There was an odd incident one Saturday morning in the early nineties. I was awoken in the first hour of daylight by the sound of an explosion. Turns out it had been many miles away at the St Matthias Church on Castle Hill. People got a bit nervous when news reports said the bomb site had been marked with Serbian nationalist symbols. But people realized soon that a) Serbia had enough on its hands without involving Hungary, and b) Hungary was quickly falling within the sphere of influence of the EU and Nato. Serbia wouldn't dare.

And so, you see, despite the fact that I didn't experience that war first hand, and that I have yet to go to the former Yugoslavia, my life was affected in many ways.

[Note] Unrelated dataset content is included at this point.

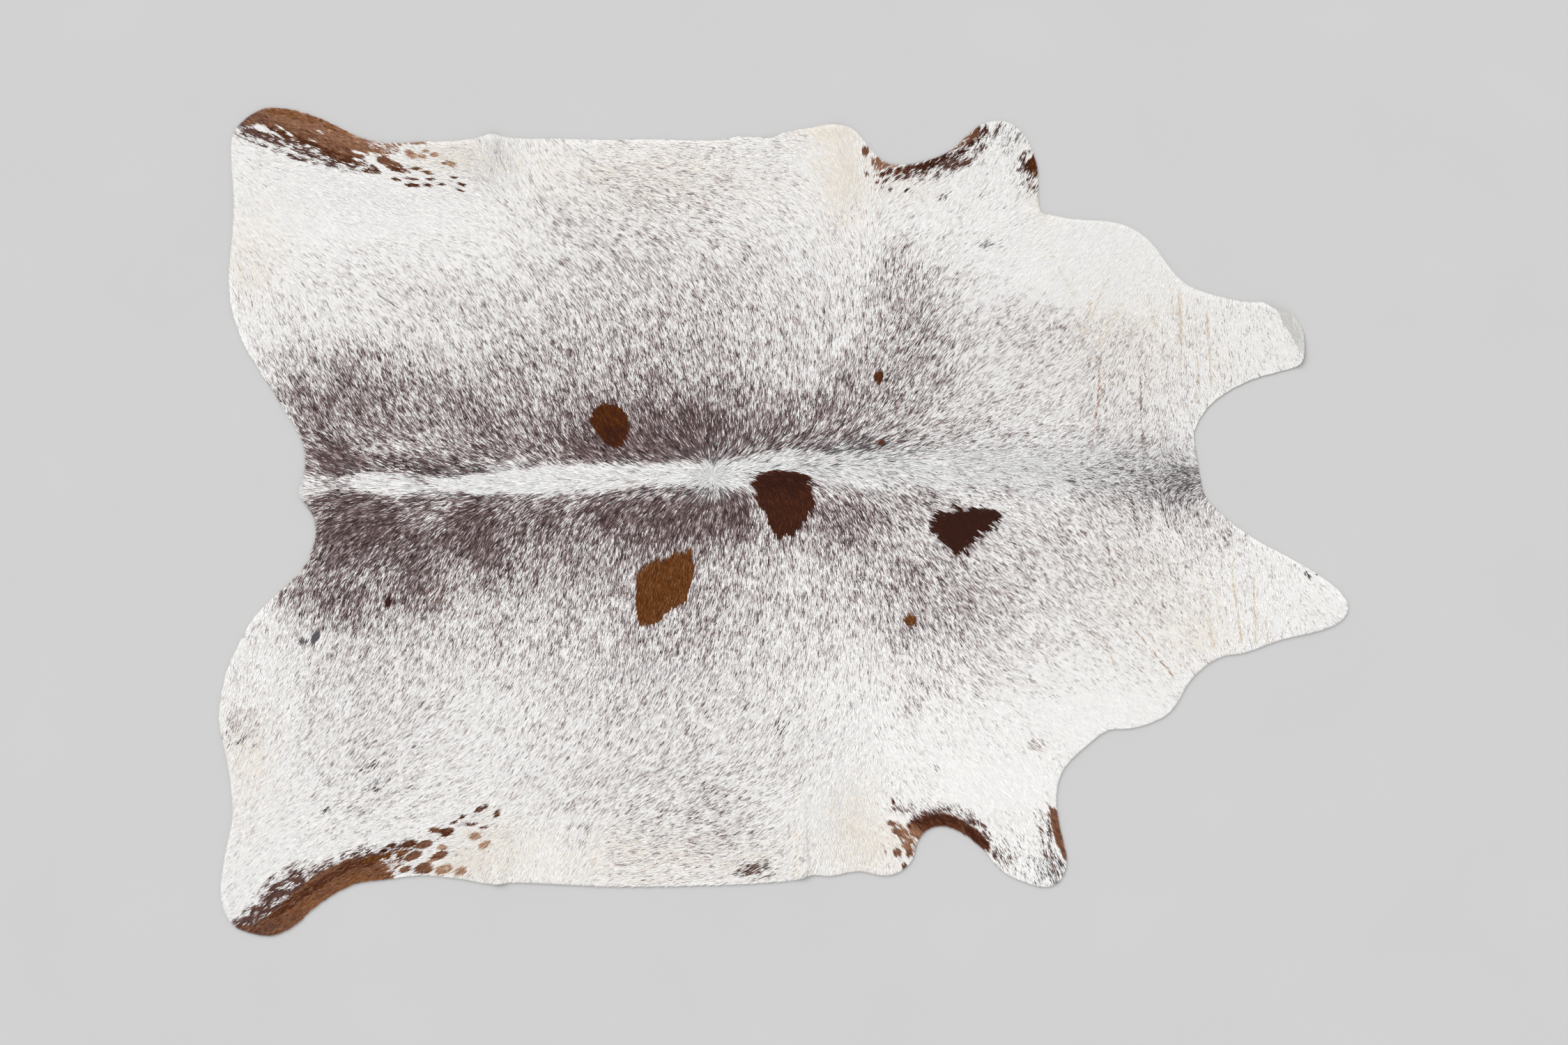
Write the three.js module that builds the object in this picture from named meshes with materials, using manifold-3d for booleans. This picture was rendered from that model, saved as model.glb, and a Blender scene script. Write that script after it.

As I said before, the grand historical and political life of the world is made up of the sum of millions of personal lives

2 comments:

Anonymous said...

I think it's hard for most Americans to understand what it's like living anywhere near a war zone. We're just such a large country, and insulated because we have so few neighbors. The destruction of the World Trade Center would have been shocking enough in and of itself, but it was just not something that happens here.

And though we have been involved as a nation in our share of wars in recent memory, there has been little to no actual deprivation on the home front. No rationing, no black market, no refugees. Sometimes I'm amazed that anyone cares about the rest of the world here at all, because we're in our own little (big) world here.

I guess that's what strikes me when I read things like this about experiences in Europe. The interaction of so many disparate nations, all cheek by jowl.